Longer-term El Niño warnings to help farmers adapt

Source(s): Thomson Reuters Foundation, trust.org

By Environment Correspondent Alister Doyle

Oslo - Scientists have found a way to forecast El Niño weather events in the Pacific a year in advance, long enough to let farmers plant crops less vulnerable to global shifts in rainfall, a study showed on Monday.

While far from flawless, the technique doubles current six-month predictions of El Niño, a warming of the eastern Pacific linked in the past to floods in Peru and Ecuador, droughts in Australia and Indonesia and maybe severe winters in Europe.

"Better forecasting will mean farmers can adapt," Hans Joachim Schellnhuber, head of the Potsdam Institute for Climate Impact Research and a co-author of the report with experts in Russia, Israel, Germany and the United States, told Reuters.

El Niños typically happen every two to seven years but scientists have been unable to find the causes of patterns that have occurred naturally throughout history and are among the most disruptive of extreme weather events.

The new system, built on a network of temperature records around the Pacific Ocean since 1950, correctly spotted El Niño events a year in advance more than half the time and gave false alarms fewer than one year in 10.

"We can develop a an efficient 12-month forecasting scheme, i.e. achieve some doubling of the early-warning period," the scientists wrote in the U.S. journal Proceedings of the National Academy of Sciences.

Even though the new computer-based system is not always right, farmers might find it worthwhile to invest in drought- or flood-resistant varieties of crops when there was a risk of an El Niño in a year's time.

"Six months' warning is too short. If you are a farmer in India, or in Zimbabwe or Brazil you have bought your seeds or even planted them. If you have a 12- or even 18-month early warning, you have a full agricultural cycle," Schellnhuber said.

Predictions of El Niño, part of a larger natural pattern known as El Niño Southern Oscillation, have often been unreliable. El Nino is Spanish for "the child", named after the baby Jesus because it often appeared off Peru around Christmas.

In September 2012, for instance, the World Meteorological Oganization saw a "moderately high likelihood" of an El Niño in the months ahead that did not materialise.

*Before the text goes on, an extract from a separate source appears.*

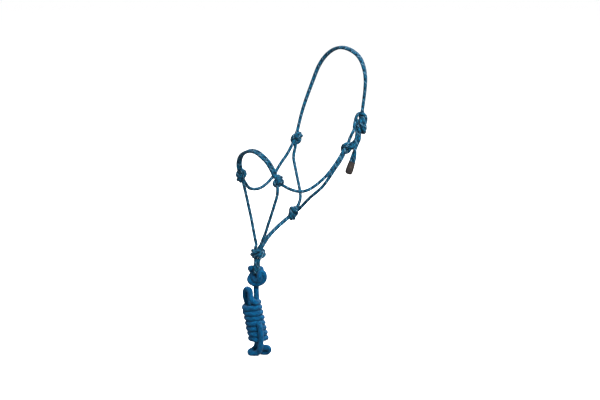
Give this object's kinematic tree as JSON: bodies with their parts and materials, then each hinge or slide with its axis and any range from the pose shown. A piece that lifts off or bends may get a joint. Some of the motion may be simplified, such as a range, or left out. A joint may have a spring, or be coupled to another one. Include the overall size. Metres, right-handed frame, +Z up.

It said last week that there were now "neutral" conditions in the Pacific.

A separate report, looking at evidence for El Niño events in the growth rings of more than 2,000 trees stretching back 700 years, suggested that climate change was the cause of a rise in the number of El Niño events in the late 20th century.

Writing in the journal Nature Climate Change, they also found that volcanic eruptions, which spew out particles that can affect sunlight, apparently affected El Niño cycles.

That was evidence, they argued, that heat-trapping gases from burning fossil fuels could similarly affect the cycle.

"We expect more strong El Niños" overall this century because of rising concentrations of greenhouse gases, lead author Jinbao Li of the University of Hong Kong told Reuters.